Previously, you were required to appoint at least one local managing director when you launch your company in Japan. It was hard for foreign entrepreneurs and corporations to set up a company to establish their presence in Japan market. Since 2015, you are allowed to establish a joint stock corporation – Kabushiki Kaisha or K.K.- with non-resident directors only. Japanese Government intended to double investment from overseas, and they relaxed the resident requirement for company’s directors. This change has boosted foreign companies entering Japan market. Representative director – an official name for a managing director- has the representative right by which the deals under his signature – actually under his registered seal – are deemed as company’s deals.  The company cannot deny transactions signed by its representative director even if he got no green light from a board of director, unless the counter party knew that the resolution of the board of directors was necessary. Under new requlations, you do not have to appoint a local representative director if you do not find any trusted person in Japan to be appointed. You will be an only representative diretor and keep the registered seal of the representative director under your control. This rule is applicable to G.K. or Godo Kaisha too.

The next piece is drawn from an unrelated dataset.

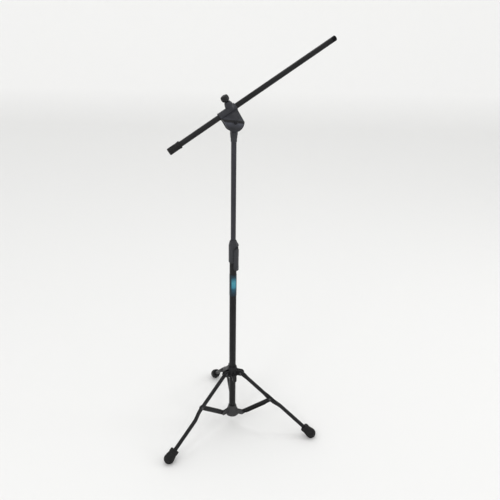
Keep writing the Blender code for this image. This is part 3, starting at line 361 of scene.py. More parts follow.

In spite of Japanese government eager to invite foreign investment, some banks still require the representative director to obtain a resident visa even he/she is not living in Japan. As opening bank account is essential to start business, the gorvenment forced three megabanks to open consultaton desk. From my experience, two of them are not requireing unnecesary resident visa during their process.

One more tip. Not only opening bank account you find difficuly in, but also tenant lease agreement. Some old landlords request a local representative director when they make a deal. It’s really up to them. Rental office would be a good option for a start. They are supportive to start-ups and foreign companies.